I wonder what actually happens in the body parser parse.multipartFormData
and the datapart handler:
def handleDataPart: PartHandler[Part] = {
case headers @ PartInfoMatcher(partName) if !FileInfoMatcher.unapply(headers).isDefined =>
Traversable.takeUpTo[Array[Byte]](DEFAULT_MAX_TEXT_LENGTH)

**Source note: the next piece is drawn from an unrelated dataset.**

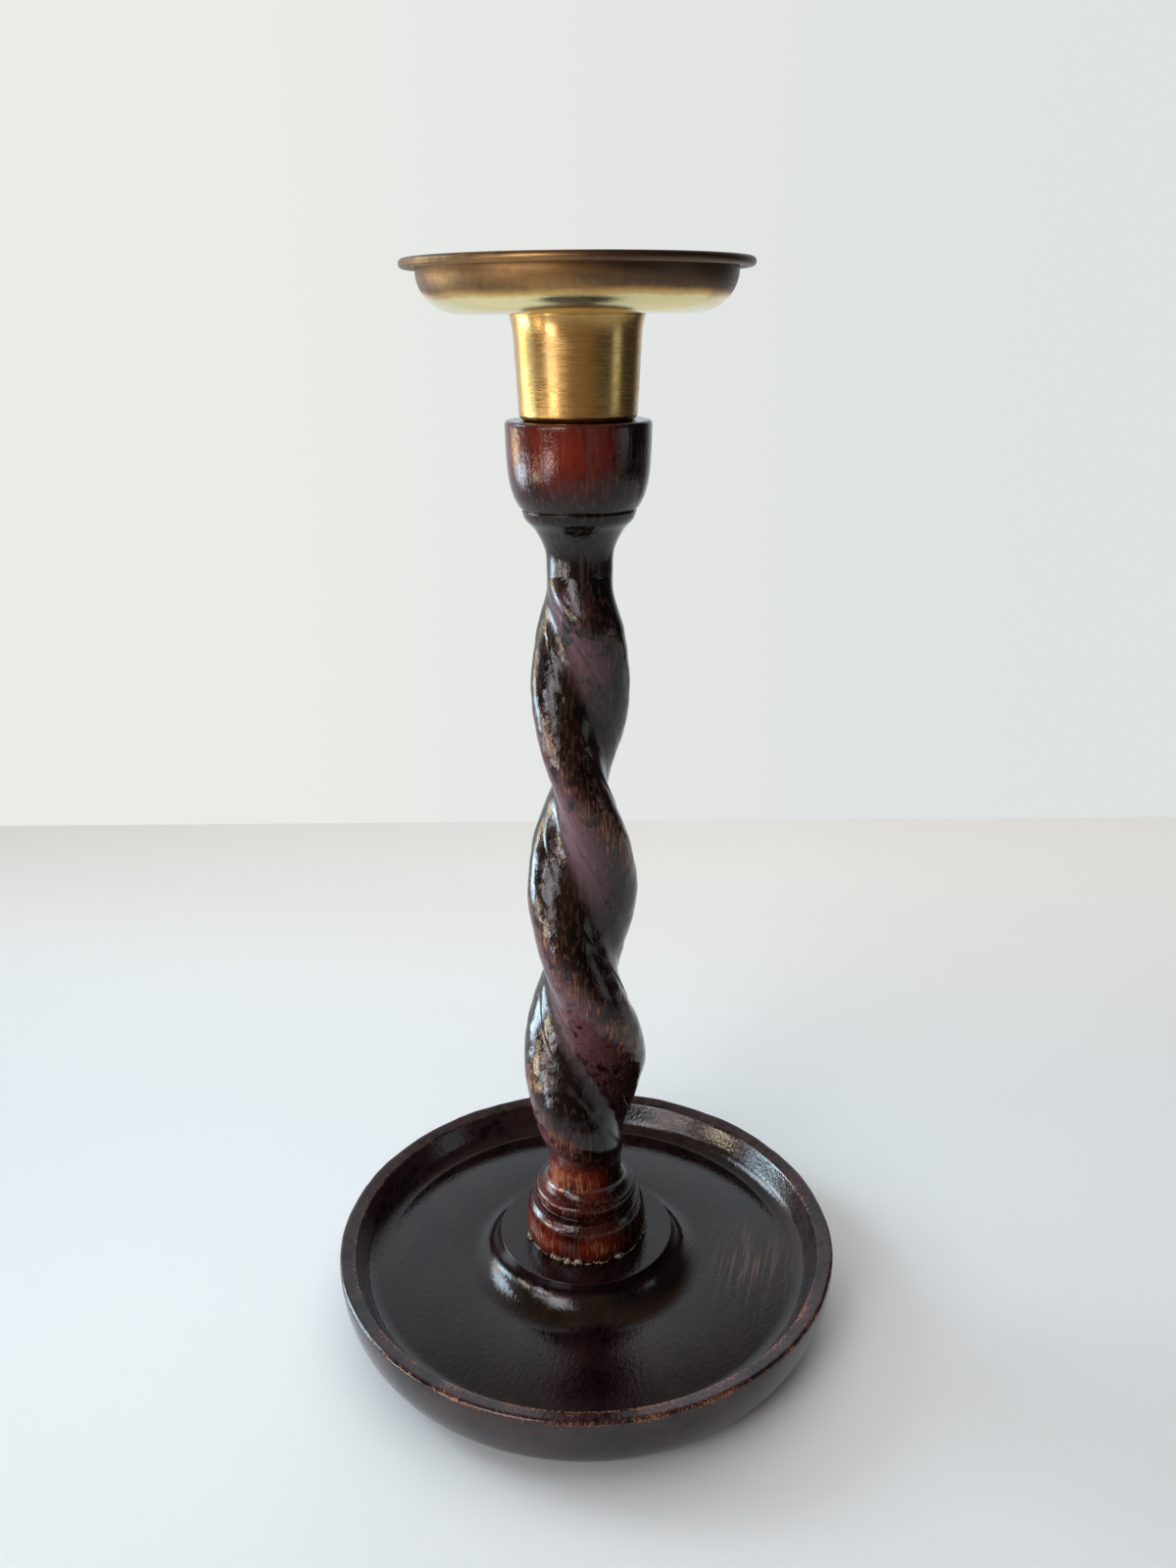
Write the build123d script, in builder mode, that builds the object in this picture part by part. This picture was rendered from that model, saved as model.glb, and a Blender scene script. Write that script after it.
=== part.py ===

.transform(Iteratee.consume[Array[Byte]]().map(bytes => DataPart(partName, new String(bytes, "utf-8")))(play.core.Execution.internalContext))
.flatMap { data =>
Cont({
case Input.El(_) => Done(MaxDataPartSizeExceeded(partName), Input.Empty)
case in => Done(data, in)
})
}(play.core.Execution.internalContext)
}
When consuming the data a new String is created with the encoding utf-8:
.transform(Iteratee.consume[Array[Byte]]().map(bytes => DataPart(partName, new String(bytes, "utf-8")))(play.core.Execution.internalContext))
Does this mean that my ISO-8859-1 encoded string text is encoded with utf-8 when parsed? If so, how should I create my parser to decode and then encode my params according to the provided JSON object charsets? Clearly I'm doing something wrong but I can't figure it out!